Congenital epulis is a proliferation of cells most frequently occurring on the alveolar ridge of the upper jaw at birth.  Less frequently, the mass may arise from the mandibular alveolus.  Rare cases can arise from the tongue.  This lesion is more commonly found in female babies, suggesting hormonal involvement during embryonic development.  The cause of this type of epulis is unknown.  Also known as congenital granular cell tumor or Neumann's tumor; historically referred to as granular cell myoblastoma.

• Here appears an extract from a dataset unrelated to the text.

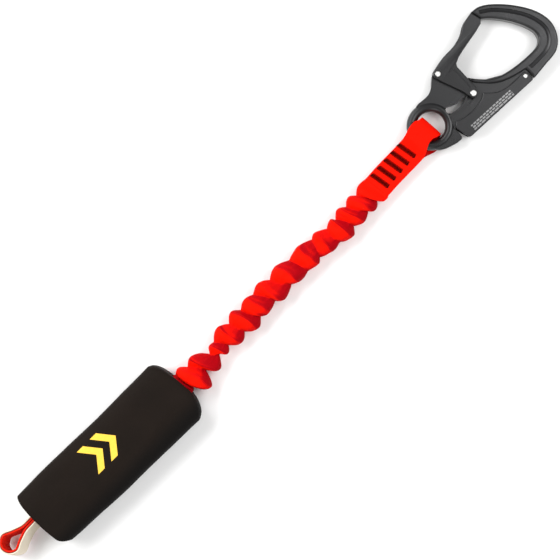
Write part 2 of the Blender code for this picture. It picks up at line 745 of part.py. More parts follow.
def channel_outline():
    """What is open between the gate's cheeks: the whole fork, and the beam down to its inner wall."""
    nose = basket(0.515, 0)[0]
    wall = LEVER_WALL
    floor = [body(26.1, -20), body(26.1, 17.8), body(27.4, 19.0 + wall), body(32.6, 21.4 + wall)]
    floor += [body(42.6, 23.4 + wall), (nose - 9, 25.3 + wall), (nose - 2.2, 27.0 + wall)]
    return floor + [(nose + 5, 29.2 + wall), (nose + 5, 50), body(-10, 50), body(-10, -20)]


def fork_panels():
    """The shallow recesses pressed into both cheeks of the fork, one cutter for each."""
    upper = [(13.6, 12.8), (16.0, 16.6), (19.8, 18.4), (22.7, 17.4)]
    outline = [body(*point) for point in upper + [(22.6, 8.0), (21.9, -0.4), (19.9, -1.8)]]
    return [plate("panel", outline, PANEL_DEPTH, mid=side * GATE_OUTER) for side in (1, -1)]


def taper_towards_nose(obj):
    """Thins a gate solid steadily from the fork to the nose."""
    start = body(26.0, 0)[0] * MM
    end = basket(0.5, 0)[0] * MM
    for vert in obj.data.vertices:
        share = min(max((vert.co.x - start) / (end - start), 0), 1)
        vert.co.z *= 1 + (GATE_TIP_SCALE - 1) * share
    return obj


def build_gate(hook):
    axis = empty("gate_axis", (*GATE_PIVOT, 0), parent=hook)
    origin = (*GATE_PIVOT, 0)
    guide = polar(GATE_PIVOT, GUIDE_RADIUS, GUIDE_ANGLE)
    gate = taper_towards_nose(plate("gate", gate_outline(), GATE_OUTER, 0.5))
    cut(
        gate,
        taper_towards_nose(plate("channel", channel_outline(), GATE_INNER)),
        cylinder("pivot", GATE_PIVOT, PIVOT_SHANK + RIVET_FIT, -9, 9),
        cylinder("guide", guide, GUIDE_SHANK + RIVET_FIT, -9, 9),
        *fork_panels(),
    )
    hang(finish(gate, GATE_BLACK), axis, origin)
    top = GATE_OUTER + RIVET_FIT
    for name, side in (("guide_pin_front", 1), ("guide_pin_back", -1)):
        profile = [(0, top + 0.5), (0.8, top + 0.5), (1.1, top + 0.9), (GUIDE_HEAD - 0.5, top + 0.9)]
        profile += [(GUIDE_HEAD, top + 0.5), (GUIDE_HEAD, top), (GUIDE_SHANK, top)]
        profile += [(GUIDE_SHANK, GROOVE_FLOOR + GAP), (0, GROOVE_FLOOR + GAP)]
        pin = turned(name, profile, guide)
        if side < 0:
            pin.data.transform(Matrix.Rotation(math.pi, 4, "X"))
            pin.data.transform(Matrix.Translation((0, 2 * guide[1] * MM, 0)))
        hang(finish(pin, RIVET_STEEL), axis, origin)


def rivet(name, centre, shank, head, face):
    """A rivet with a low domed head on each side, whose heads stand off the face by the running gap."""
    seat = face + RUNNING_GAP
    crown = seat + HEAD_HEIGHT
    top = [(0, crown), (head - 0.5, crown), (head, seat + 0.4), (head, seat), (shank, seat)]
    return finish(turned(name, top + [(r, -z) for r, z in reversed(top)], centre), RIVET_STEEL)


def torsion_spring(name, centre, coil, bottom, legs):
    """Close turns about a rivet with a straight leg at each end. Legs are (angle, length)."""
    (start, first), (end, last) = legs
    turns = 2 * math.pi + (end - start)
    count = 40
    points = []
    for i in range(count + 1):
        share = i / count
        x, y = polar(centre, coil, start + turns * share)
        points.append((x, y, bottom + SPRING_WIRE / 2 + 1.05 * SPRING_WIRE * turns / (2 * math.pi) * share))
    lead_in = polar(points[0][:2], first, start - math.pi / 2)
    lead_out = polar(points[-1][:2], last, start + turns + math.pi / 2)
    points = [(*lead_in, points[0][2])] + points + [(*lead_out, points[-1][2])]
    return finish(wire(name, points, SPRING_WIRE / 2), SPRING_STEEL, 60)


def lever_outline():
    """The palm lever seen from the side."""
    boss = LEVER_PIVOT
    reach = GUIDE_RADIUS + GUIDE_SHANK + 0.6 + math.tan(LEVER_TRAVEL) * (boss[0] - BODY_U)
    front = arc(GATE_PIVOT, reach, math.radians(-113), math.radians(-74), 12)
    back = [(0.0, -9.6), (0.05, -13.2), (0.12, -16.9), (0.22, -19.0), (0.33, -19.7)]
    points = front + smooth([basket(*point) for point in back])
    points += arc(boss, 3.0, math.radians(80), math.radians(0), 5)
    points += [(boss[0] + 2.6, -27.4), (boss[0] + 1.8, -28.2), body(-1.9, -25.7), body(-3.3, -24.6)]
    return points + [body(-4.9, -19.5), body(-5.6, -14.6), body(-4.4, -12.3)]


def build_lever(hook):
    axis = empty("lever_axis", (*LEVER_PIVOT, 0), parent=hook)
    boss = LEVER_PIVOT
    lever = plate("palm_lever", lever_outline(), LEVER_OUTER, 0.5)
    wall = LEVER_WALL
    inside = [body(-20, -25.7 + wall), (boss[0] + 20, -28.4 + wall), (boss[0] + 20, 10), body(-20, 10)]
    cut(
        lever,
        plate("channel", inside, LEVER_INNER),
        cylinder("pivot", boss, LEVER_SHANK + RIVET_FIT, -9, 9),
    )
    hang(finish(lever, HOOK_BLACK), axis, (*boss, 0))


def build_hook():
    hook = empty("hook_frame_axis", EYE)
    hang(hook_frame(), hook)
    hang(rivet("gate_pivot_rivet", GATE_PIVOT, PIVOT_SHANK, PIVOT_HEAD, GATE_OUTER), hook)
    hang(rivet("lever_pivot_rivet", LEVER_PIVOT, LEVER_SHANK, LEVER_HEAD, LEVER_OUTER), hook)
    gate_legs = ((math.radians(-10), 5.0), (math.radians(282), 16.0))
    coil = PIVOT_SHANK + RIVET_FIT + SPRING_WIRE / 2 + 0.15
    hang(torsion_spring("gate_spring", GATE_PIVOT, coil, WEB_HALF + 0.2, gate_legs), hook)
    lever_legs = ((math.radians(-90), 8.0), (math.radians(90), 8.0))
    coil = LEVER_SHANK + RIVET_FIT + SPRING_WIRE / 2 + 0.15
    hang(torsion_spring("lever_spring", LEVER_PIVOT, coil, 1.1, lever_legs), hook)
    build_gate(hook)
    build_lever(hook)


clear_scene()
PARTS = bpy.data.collections.new("shock_absorbing_lanyard")
bpy.context.scene.collection.children.link(PARTS)
HOOK_BLACK = material("anodised_black", (0.035, 0.036, 0.038), 0.38, 0.85)
GATE_BLACK = material("gate_black", (0.03, 0.03, 0.032), 0.42, 0.85)
RIVET_STEEL = material("rivet_steel", (0.62, 0.62, 0.6), 0.3, 1.0)
SPRING_STEEL = material("spring_steel", (0.45, 0.45, 0.46), 0.35, 1.0)
WEBBING_RED = material("webbing_red", (0.86, 0.016, 0.006), 0.8)
TEAR_RED = material("tear_red", (0.6, 0.014, 0.008), 0.85)
WEBBING_CREAM = material("webbing_cream", (0.66, 0.6, 0.5), 0.85)
THREAD_BLACK = material("thread_black", (0.02, 0.008, 0.008), 0.7)
SLEEVE_BLACK = material("sleeve_black", (0.013, 0.011, 0.009), 0.9)
RUBBER = material("elastic_rubber", (0.5, 0.45, 0.36), 0.7)
build_pack()
build_tail_loop()
build_leg()
build_tab()
build_eye_loop()
build_hook()
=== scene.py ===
"""The looks of the shock absorbing lanyard: gathered webbing, stitching, padded sleeve, anodised hook, light.

Sizes are in millimetres and MM turns them into metres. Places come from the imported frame: the sleeve's
mouth, the middle of the eye that the webbing runs round, and the line where the webbing bends.
"""

import json
import math

import bmesh
import bpy
import numpy as np
from mathutils import Euler, Matrix, Vector, noise


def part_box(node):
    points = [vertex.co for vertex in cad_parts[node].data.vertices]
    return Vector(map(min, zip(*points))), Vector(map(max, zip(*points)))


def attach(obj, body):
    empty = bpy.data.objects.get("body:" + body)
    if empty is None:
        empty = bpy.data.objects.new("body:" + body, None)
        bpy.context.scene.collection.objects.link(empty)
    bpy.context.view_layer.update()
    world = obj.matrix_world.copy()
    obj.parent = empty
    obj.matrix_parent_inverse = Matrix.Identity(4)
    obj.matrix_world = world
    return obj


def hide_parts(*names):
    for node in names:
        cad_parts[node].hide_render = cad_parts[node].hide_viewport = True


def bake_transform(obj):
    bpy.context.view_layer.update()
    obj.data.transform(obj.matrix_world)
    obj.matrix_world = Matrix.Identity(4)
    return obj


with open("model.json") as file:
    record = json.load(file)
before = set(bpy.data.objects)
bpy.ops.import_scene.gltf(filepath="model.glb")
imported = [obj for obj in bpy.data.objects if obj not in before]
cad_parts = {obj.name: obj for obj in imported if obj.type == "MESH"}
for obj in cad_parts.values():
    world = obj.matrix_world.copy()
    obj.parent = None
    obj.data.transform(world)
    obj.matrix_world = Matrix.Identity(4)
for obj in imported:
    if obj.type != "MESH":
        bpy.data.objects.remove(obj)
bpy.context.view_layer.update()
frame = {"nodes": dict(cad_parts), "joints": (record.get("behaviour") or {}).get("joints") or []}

MM = 0.001
TO_METRES = Matrix.Diagonal((MM, MM, MM, 1))
TO_MM = Matrix.Diagonal((1 / MM, 1 / MM, 1 / MM, 1))
JOINTS = {joint["name"]: joint for joint in frame["joints"]}
EYE = np.array(JOINTS["hook_swing"]["pos_m"]) / MM
TILT = np.array(JOINTS["hook_tilt"]["pos_m"]) / MM
TAIL_AXIS = np.array(JOINTS["tail_loop_flex"]["pos_m"]) / MM
TAB_TURN = math.atan2(EYE[1] - TILT[1], EYE[0] - TILT[0])
SLEEVE_LOW, SLEEVE_HIGH = (np.array(corner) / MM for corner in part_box("absorber_sleeve"))
SHEATH_LOW, SHEATH_HIGH = (np.array(corner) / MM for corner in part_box("leg_sheath"))
MOUTH_X = SLEEVE_HIGH[0]

# Webbing
WEB_HALF_WIDTH = 10.0
WEB_THICKNESS = 2.0
LEG_Z = (SHEATH_LOW[2] + SHEATH_HIGH[2]) / 2

# The leg's two edges seen from above: distance from the mouth, distance from the pack's centre line.
# A valley and a crest take turns, and the line between a pair is one valley or one crest of a gather.
UPPER_EDGE = [
    (-8, 7.0), (-3, 8.6), (0, 7.6), (4, 9.3), (10, 5.3), (17, 8.8), (28, 0.8), (32, 5.0), (36, 4.4),
    (45, 10.1), (53, 5.8), (60, 11.3), (66, 7.3), (74, 10.8), (80, 8.6), (89, 11.8), (96, 7.6),
    (105, 11.5), (116, 7.6), (127, 10.4), (138, 6.6), (142, 8.8), (151, 4.3), (157.5, 7.4), (160, 4.8),
    (166, 9.0), (172, 6.1), (178, 9.9), (183, 6.6), (190, 10.8), (197, 10.1),
]
LOWER_EDGE = [
    (-8, -6.0), (0, -10.2), (3, -8.0), (12, -17.2), (18, -6.2), (25, -12.7), (33, -4.2), (37.5, -8.4),
    (42, -5.0), (50.5, -10.2), (57, -5.7), (66, -11.2), (73, -6.5), (78, -8.9), (88, -6.0), (94, -9.8),
    (105, -5.7), (113, -8.9), (120, -7.5), (129, -9.2), (133, -6.5), (144, -10.0), (151, -9.2),
    (161, -12.8), (166, -8.0), (173, -11.0), (181, -7.5), (185.5, -10.8), (191, -7.0), (195.5, -10.9),
    (199, -10.4),
]


def rough(point, scale):
    """Smooth noise from -1 to 1 at a point in millimetres. Scale is the size of its lumps."""
    return noise.noise(Vector(point) / scale)


def smoothstep(low, high, value):
    share = np.clip((np.asarray(value, float) - low) / (high - low), 0, 1)
    return share * share * (3 - 2 * share)


# ---------------------------------------------------------------- meshes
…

Multiple lesions occur in 10% of affected neonates.  The tumor is typically pedunculated and varies in maximum size from 0.5 cm to 9 cm.  The lesion is typically painless and does not increase in size after discovery.  Some small lesions may regress over time.  Treatment is surgical excision.  Recurrence is extremely rare even after incomplete excision.

References
Kahn, Michael A. Basic Oral and Maxillofacial Pathology. Volume 1. 2001.

Husain AN, Stocker JT, Dehner LP. Stocker and Dehner's Pediatric Pathology, 4th Ed. Wolters Kluwer, 2016, page 1027.

Goldblum JR, Folpe AL, Weiss SW. Enzinger and Weiss's Soft Tissue Tumors, 6th Ed.  Elsevier Saunders, 2014, page 845.